Unlike many of his contemporaries, Victoria's work was nearly all published during his lifetime, and was duly celebrated then too. He composed a total of twenty masses, of which the bulk (15) are 'parody masses'. The term 'parody' does not imply satire at all; simply that their musical material is derived from one (or rarely more) pre-existing source(s) … usually a motet or chanson. That's the case with each of the two Masses included on this CD. The motet (by Victoria) on which Dum complerentur the Mass itself is based prefaces it, on track 1. That (by Guerrero) for the Mass, Simile est regnum coelorumitem, is not provided here for contrast, even though the CD lasts under an hour.
Each of the seven (there are two Agnus Dei movements) segments of Dum complerentur is based upon a different arrangement of the two phrases which begin the motet. The way Simile est regnum coelorumitem develops is simpler.
The intonation, articulation and textures arrived at by Christ Church Cathedral Choir throughout all the music on this CD are straightforward, transparent and crisp enough for all aspects of this lovely music to make their impact. The upper lines are perhaps a little thin and brighter than might be wished. On the other hand, the tempi and expressive phrasing are well-judged and allow Victoria's beautiful confluence of melody and harmony to make their effect on all levels. The sense of matching pauses and continuities and architecture to tonality in the Gloria of Dum complerentur [tr.3], for example, is typically clear and persuasive.
Similarly the sense of serenity and peace which the choir achieves in singing Simile est regnum coelorumitem is palpable. The tempi are slow while not being languorous; the sense of space for the musical ideas to breathe is created - then respected - admirably. Listen to the intonation by soloists of the theme at the start of each movement. No hurry. Yet a feeling of gentle and dignified declamation that sets the pace for the movement that follows. The choir brings the listener with it in a most satisfying way. In neither mass, though, do the singers 'dawdle'. Listen to the pace at which the credo of Simile est regnum [tr.11] is taken. No urgency; but appropriate urging.
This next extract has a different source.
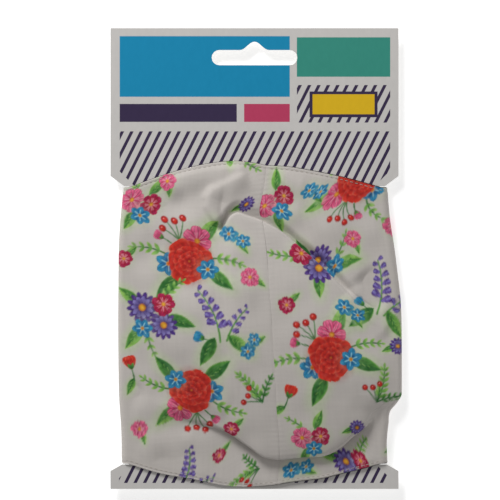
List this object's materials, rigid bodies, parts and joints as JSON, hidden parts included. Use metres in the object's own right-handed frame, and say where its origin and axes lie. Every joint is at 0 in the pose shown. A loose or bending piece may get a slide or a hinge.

There is one comparable recording only of the Mass, Dum Complerentur by the Westminster Cathedral Choir under James O'Donnell on Hyperion . This CD has the only recording of the Mass, Simile est regnum coelorumitem, in the current catalogue. This makes the offering particularly enticing. The acoustic (Dorchester Abbey, Oxford) is moderately roomy; though maybe a little greater reverberation would have worked too. The booklet is minimal - although it does contain the texts.